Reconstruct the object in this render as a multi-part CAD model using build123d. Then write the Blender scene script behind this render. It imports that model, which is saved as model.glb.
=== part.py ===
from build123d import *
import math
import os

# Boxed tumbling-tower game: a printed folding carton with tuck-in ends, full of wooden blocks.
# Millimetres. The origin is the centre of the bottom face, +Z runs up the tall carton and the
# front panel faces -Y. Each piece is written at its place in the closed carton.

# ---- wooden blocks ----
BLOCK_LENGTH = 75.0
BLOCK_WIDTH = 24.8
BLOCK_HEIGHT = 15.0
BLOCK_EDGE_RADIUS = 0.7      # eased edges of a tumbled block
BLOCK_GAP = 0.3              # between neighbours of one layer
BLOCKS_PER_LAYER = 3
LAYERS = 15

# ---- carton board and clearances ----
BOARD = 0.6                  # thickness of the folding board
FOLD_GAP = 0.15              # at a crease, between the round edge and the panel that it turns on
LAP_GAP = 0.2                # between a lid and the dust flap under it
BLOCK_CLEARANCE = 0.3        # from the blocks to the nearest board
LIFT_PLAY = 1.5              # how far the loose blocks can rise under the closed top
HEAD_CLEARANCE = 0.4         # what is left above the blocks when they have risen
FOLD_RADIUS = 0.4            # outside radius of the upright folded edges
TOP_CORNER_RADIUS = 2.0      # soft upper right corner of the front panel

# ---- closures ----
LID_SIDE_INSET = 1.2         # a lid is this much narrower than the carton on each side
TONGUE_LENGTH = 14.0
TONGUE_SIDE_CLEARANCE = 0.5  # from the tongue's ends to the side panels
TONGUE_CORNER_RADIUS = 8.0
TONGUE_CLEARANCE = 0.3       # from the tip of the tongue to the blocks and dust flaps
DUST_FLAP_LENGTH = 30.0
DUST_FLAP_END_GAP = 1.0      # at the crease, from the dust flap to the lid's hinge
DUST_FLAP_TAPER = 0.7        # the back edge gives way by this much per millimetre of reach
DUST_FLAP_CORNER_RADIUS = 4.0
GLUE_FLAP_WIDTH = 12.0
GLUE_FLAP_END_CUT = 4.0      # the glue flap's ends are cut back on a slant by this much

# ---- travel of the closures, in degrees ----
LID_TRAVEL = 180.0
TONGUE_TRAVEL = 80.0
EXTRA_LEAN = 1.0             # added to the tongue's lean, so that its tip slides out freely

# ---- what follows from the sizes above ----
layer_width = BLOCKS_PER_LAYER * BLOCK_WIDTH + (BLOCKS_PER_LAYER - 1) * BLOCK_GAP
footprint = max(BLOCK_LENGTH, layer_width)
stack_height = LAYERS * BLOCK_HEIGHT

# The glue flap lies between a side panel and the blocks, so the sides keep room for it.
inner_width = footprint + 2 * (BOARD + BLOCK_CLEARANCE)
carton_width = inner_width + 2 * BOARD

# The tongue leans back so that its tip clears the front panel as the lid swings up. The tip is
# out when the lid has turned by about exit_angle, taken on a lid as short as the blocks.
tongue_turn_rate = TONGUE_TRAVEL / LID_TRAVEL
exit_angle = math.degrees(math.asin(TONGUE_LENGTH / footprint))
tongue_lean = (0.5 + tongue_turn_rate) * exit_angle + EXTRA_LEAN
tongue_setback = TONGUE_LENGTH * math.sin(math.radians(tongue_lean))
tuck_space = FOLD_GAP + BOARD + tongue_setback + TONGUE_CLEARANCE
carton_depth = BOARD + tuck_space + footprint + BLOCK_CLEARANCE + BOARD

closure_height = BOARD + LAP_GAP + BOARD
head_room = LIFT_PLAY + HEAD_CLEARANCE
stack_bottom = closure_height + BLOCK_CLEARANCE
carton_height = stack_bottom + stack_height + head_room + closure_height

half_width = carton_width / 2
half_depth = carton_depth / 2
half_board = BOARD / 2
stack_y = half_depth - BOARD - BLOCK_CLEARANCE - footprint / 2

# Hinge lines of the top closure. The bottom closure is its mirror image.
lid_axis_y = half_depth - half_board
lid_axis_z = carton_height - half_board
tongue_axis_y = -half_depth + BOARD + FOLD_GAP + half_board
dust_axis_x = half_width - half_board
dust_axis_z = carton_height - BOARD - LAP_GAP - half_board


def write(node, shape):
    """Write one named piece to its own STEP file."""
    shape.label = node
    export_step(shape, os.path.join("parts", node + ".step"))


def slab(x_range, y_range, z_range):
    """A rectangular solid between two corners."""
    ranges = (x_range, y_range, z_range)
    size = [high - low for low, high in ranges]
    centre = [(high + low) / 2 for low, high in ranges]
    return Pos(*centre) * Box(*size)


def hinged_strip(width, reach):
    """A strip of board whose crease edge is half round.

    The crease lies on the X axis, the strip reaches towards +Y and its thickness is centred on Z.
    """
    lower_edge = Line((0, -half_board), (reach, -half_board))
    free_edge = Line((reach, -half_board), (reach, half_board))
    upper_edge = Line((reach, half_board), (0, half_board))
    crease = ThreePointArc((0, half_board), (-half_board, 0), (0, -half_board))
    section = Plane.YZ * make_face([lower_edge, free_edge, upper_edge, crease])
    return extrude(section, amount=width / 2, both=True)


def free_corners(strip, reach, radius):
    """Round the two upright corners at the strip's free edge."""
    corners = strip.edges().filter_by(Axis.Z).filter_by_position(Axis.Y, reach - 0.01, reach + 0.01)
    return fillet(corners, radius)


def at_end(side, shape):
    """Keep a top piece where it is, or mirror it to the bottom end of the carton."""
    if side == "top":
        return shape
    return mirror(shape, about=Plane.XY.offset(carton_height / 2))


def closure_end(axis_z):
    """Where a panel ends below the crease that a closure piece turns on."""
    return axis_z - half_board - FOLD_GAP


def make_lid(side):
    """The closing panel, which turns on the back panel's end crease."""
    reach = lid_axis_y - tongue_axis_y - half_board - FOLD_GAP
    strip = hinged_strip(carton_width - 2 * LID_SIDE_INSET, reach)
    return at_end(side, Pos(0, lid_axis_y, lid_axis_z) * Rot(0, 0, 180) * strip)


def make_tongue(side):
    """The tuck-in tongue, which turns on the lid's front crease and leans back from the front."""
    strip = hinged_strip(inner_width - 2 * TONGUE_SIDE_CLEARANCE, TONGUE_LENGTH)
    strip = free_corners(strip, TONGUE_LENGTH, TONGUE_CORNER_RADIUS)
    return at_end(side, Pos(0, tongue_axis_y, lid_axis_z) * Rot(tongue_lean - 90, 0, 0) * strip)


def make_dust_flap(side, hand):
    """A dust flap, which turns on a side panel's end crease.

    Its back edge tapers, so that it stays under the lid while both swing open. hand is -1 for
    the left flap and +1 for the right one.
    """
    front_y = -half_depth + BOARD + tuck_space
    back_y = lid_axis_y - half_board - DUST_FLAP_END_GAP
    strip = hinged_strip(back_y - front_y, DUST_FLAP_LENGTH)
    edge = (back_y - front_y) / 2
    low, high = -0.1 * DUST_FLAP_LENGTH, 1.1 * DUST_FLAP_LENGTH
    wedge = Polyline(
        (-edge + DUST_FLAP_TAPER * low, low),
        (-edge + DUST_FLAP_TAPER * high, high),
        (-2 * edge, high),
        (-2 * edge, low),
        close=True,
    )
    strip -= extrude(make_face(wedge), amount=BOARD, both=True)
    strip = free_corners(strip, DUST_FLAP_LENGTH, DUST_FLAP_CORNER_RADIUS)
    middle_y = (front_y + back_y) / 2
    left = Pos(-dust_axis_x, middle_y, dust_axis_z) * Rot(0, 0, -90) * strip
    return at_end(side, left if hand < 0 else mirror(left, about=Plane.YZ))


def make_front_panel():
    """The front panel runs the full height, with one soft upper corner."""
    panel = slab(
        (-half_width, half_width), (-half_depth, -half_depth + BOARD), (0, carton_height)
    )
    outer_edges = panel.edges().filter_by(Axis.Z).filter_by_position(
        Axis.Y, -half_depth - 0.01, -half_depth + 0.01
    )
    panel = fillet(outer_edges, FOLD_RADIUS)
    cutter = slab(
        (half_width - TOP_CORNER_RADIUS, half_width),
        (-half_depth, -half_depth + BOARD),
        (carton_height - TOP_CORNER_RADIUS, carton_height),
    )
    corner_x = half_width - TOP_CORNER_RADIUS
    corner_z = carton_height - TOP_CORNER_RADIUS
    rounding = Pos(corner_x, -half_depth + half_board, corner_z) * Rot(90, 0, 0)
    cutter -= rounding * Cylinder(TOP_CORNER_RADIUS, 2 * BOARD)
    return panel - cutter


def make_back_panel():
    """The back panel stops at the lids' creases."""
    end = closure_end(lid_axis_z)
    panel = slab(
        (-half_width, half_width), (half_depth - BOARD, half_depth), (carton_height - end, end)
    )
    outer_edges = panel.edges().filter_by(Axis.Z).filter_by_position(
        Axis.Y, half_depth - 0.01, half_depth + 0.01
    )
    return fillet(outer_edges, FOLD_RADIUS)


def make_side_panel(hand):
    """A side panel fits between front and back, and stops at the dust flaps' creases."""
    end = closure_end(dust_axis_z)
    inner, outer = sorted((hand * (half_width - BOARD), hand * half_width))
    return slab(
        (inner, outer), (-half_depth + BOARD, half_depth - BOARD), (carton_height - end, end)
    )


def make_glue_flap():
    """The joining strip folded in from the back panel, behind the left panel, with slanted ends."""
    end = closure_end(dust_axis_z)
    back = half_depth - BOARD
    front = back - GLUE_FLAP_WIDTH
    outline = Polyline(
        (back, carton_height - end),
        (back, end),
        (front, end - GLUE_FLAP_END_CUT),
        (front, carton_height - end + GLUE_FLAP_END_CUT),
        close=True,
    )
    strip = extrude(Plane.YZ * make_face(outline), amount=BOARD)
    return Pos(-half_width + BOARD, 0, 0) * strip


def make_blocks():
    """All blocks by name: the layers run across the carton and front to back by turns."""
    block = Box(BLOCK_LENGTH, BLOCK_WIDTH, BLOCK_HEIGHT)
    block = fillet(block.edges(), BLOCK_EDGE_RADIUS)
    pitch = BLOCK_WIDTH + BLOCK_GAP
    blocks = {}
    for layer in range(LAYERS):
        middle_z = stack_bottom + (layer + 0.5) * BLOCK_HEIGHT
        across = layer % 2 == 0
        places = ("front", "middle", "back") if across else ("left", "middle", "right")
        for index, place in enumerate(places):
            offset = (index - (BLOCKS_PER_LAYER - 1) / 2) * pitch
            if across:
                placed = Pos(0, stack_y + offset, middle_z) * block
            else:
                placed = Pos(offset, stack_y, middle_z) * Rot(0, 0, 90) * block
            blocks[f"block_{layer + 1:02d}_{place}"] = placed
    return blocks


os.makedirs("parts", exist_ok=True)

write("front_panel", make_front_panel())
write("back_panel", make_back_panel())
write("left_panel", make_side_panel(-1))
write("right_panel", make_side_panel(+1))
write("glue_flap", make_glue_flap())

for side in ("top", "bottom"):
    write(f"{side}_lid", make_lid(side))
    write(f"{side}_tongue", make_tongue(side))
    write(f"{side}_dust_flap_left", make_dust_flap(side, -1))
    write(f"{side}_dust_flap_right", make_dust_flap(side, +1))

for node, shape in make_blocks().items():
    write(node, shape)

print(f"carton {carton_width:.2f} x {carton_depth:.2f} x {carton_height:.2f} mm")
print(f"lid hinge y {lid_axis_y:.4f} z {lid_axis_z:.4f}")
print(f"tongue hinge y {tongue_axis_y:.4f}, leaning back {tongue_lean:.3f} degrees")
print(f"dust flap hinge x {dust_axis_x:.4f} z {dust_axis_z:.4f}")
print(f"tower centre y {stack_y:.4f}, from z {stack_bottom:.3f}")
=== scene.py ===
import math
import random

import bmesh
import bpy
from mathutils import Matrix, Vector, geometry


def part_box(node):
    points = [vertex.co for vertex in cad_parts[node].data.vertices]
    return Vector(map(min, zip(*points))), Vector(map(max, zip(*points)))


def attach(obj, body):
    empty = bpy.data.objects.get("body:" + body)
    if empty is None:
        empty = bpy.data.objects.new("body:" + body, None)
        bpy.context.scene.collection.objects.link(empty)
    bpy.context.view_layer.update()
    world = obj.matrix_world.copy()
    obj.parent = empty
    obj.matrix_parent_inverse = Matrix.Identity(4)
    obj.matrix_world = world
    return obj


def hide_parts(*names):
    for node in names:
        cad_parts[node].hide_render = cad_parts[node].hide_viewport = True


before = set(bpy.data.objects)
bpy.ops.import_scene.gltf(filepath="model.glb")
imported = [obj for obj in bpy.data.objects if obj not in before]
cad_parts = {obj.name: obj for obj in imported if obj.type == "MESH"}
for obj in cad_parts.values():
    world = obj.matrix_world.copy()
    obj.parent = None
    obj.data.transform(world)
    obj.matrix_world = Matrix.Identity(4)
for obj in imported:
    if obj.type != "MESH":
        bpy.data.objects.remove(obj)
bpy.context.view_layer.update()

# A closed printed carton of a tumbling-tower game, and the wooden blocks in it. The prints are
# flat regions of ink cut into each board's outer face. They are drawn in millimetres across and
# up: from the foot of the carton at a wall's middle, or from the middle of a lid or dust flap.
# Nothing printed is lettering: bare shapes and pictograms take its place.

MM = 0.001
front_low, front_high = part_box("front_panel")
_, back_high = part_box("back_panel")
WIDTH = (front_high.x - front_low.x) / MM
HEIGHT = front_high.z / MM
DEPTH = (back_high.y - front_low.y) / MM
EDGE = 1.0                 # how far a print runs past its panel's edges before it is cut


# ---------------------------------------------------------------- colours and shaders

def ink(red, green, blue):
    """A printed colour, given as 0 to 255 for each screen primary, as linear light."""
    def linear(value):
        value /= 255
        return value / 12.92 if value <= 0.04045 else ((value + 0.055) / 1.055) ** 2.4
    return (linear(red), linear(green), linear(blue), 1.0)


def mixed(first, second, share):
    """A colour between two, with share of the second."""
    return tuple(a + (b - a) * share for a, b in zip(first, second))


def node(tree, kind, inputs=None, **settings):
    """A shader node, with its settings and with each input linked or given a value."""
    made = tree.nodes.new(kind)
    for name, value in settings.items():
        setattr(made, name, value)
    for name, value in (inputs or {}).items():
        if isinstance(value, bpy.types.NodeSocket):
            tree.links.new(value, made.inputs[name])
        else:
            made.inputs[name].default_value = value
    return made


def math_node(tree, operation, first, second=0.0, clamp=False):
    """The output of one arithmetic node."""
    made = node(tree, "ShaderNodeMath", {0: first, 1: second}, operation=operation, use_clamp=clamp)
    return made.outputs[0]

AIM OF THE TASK
Within the material above, extract exactly the lines that start at the line containing "for side in" and stop after the line containing "before = set(bpy.data.objects)", and only those.

RESPONSE TO THE EXERCISE
for side in ("top", "bottom"):
    write(f"{side}_lid", make_lid(side))
    write(f"{side}_tongue", make_tongue(side))
    write(f"{side}_dust_flap_left", make_dust_flap(side, -1))
    write(f"{side}_dust_flap_right", make_dust_flap(side, +1))

for node, shape in make_blocks().items():
    write(node, shape)

print(f"carton {carton_width:.2f} x {carton_depth:.2f} x {carton_height:.2f} mm")
print(f"lid hinge y {lid_axis_y:.4f} z {lid_axis_z:.4f}")
print(f"tongue hinge y {tongue_axis_y:.4f}, leaning back {tongue_lean:.3f} degrees")
print(f"dust flap hinge x {dust_axis_x:.4f} z {dust_axis_z:.4f}")
print(f"tower centre y {stack_y:.4f}, from z {stack_bottom:.3f}")
=== scene.py ===
import math
import random

import bmesh
import bpy
from mathutils import Matrix, Vector, geometry


def part_box(node):
    points = [vertex.co for vertex in cad_parts[node].data.vertices]
    return Vector(map(min, zip(*points))), Vector(map(max, zip(*points)))


def attach(obj, body):
    empty = bpy.data.objects.get("body:" + body)
    if empty is None:
        empty = bpy.data.objects.new("body:" + body, None)
        bpy.context.scene.collection.objects.link(empty)
    bpy.context.view_layer.update()
    world = obj.matrix_world.copy()
    obj.parent = empty
    obj.matrix_parent_inverse = Matrix.Identity(4)
    obj.matrix_world = world
    return obj


def hide_parts(*names):
    for node in names:
        cad_parts[node].hide_render = cad_parts[node].hide_viewport = True


before = set(bpy.data.objects)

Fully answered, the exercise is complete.